Had a puncture in the wadi and had to change the wheel in the midday
sun. Managed to get a tube put into the tyre in a repair shop in
the small sleepy village of Bat (charged 4 OR but felt generous
and gave him 5), and then made our way to Ibri where we again filled
up with petrol and took the time to explore the fort which we've
passed so many times without stopping.
It was just after Friday prayers and the nearby mosque was emptying
out as we arrived. We enjoyed a good poke around this fantastic
fort built on sloping ground on a small jebel. The steep sides of
the jebel give extra natural protection to the enclosure. We climbed
up to the top, took some photos and I wondered when it had last
been inhabited and what events must have taken place on this site.
I had fun working out how they'd channelled the rain water through
the main-street inside the walls and out to the cisterns in front
of the main entrance. Some of the buildings within the fort walls
were remarkably intact considering they were built of mud-bricks.

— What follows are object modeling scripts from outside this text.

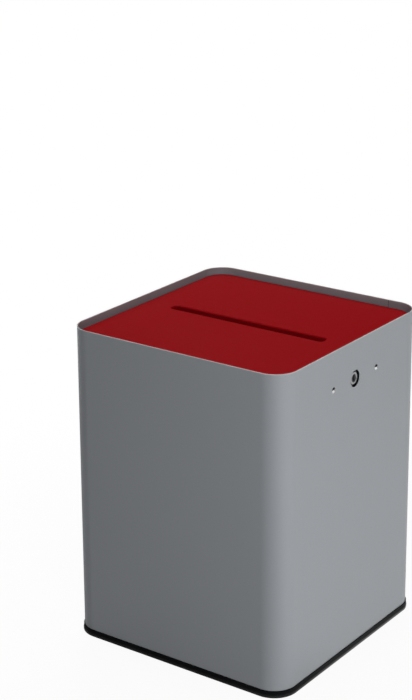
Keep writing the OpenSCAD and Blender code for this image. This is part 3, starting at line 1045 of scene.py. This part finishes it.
    @cached_property
    def sweep_tree(self) -> Tree:
        """Sweeps the base mesh's outline round a rectangle with round corners.

        Returns:
            The tree.
        """
        s, given, out = self._open_tree("sweep_round_plan", {
            "Plan Width": 0.3, "Plan Depth": 0.3, "Corner Radius": 0.03, "Corner Steps": 24})
        plan = s.add("GeometryNodeCurvePrimitiveQuadrilateral", {
            "Width": given["Plan Width"], "Height": given["Plan Depth"]})
        rounded = s.add("GeometryNodeFilletCurve", {
            "Curve": plan.outputs[0], "Radius": given["Corner Radius"], "Count": given["Corner Steps"]},
            mode="POLY")
        outline = s.add("GeometryNodeMeshToCurve", {"Mesh": given["Geometry"]})
        swept = s.add("GeometryNodeCurveToMesh", {
            "Curve": rounded.outputs[0], "Profile Curve": outline.outputs[0]})
        return self._close_tree(s, given, out, swept.outputs[0])

    @cached_property
    def spots_tree(self) -> Tree:
        """Stands a copy of a master on each vertex, its Z along the vertex's axis.

        Returns:
            The tree.
        """
        s, given, out = self._open_tree("copies_on_spots", {"Master": "Object"})
        axis = s.add("GeometryNodeInputNamedAttribute", {"Name": "axis"}, data_type="FLOAT_VECTOR")
        spin = s.add("GeometryNodeInputNamedAttribute", {"Name": "spin"}, data_type="FLOAT")
        turn = s.add("FunctionNodeAlignRotationToVector", {"Vector": axis.outputs[0]}, axis="Z")
        about = s.add("FunctionNodeAxisAngleToRotation", {"Axis": UP, "Angle": spin.outputs[0]})
        both = s.add("FunctionNodeRotateRotation", {
            "Rotation": turn.outputs[0], "Rotate By": about.outputs[0]}, rotation_space="LOCAL")
        return self._close_tree(s, given, out, self._stand(s, given, given["Geometry"], both.outputs[0]))

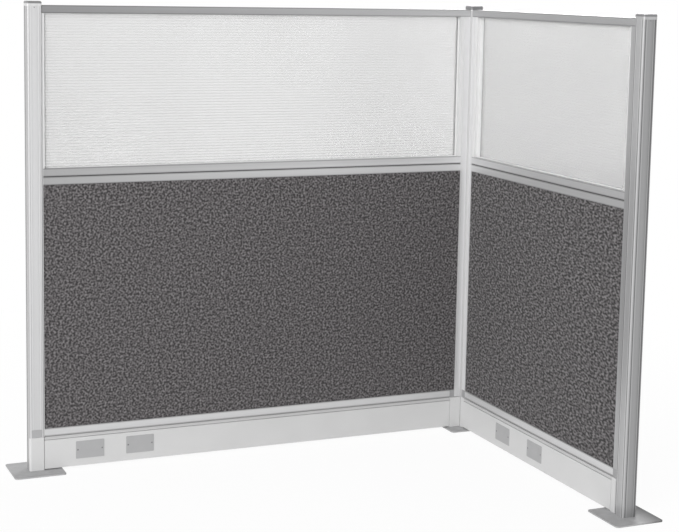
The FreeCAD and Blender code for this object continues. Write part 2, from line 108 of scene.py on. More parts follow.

One room, which I took to be a bedroom had a well preserved, brightly
decorated ceiling and although it was very hot outside the wind-tower
effect made the temperature in there much lower. Soon we were back
on the road and approaching the Mezyad border again, where we said
'au revoir' to Oman.
We completed the border formalities in about 15 minutes and after
a trouble- free journey from Al Ain we arrived home at 17:30. It
had been a fantastic journey, and we had seen and done so much.
We spent the last part of the journey back to Abu Dhabi discussing
when we could make a return trip and what we still wanted to see.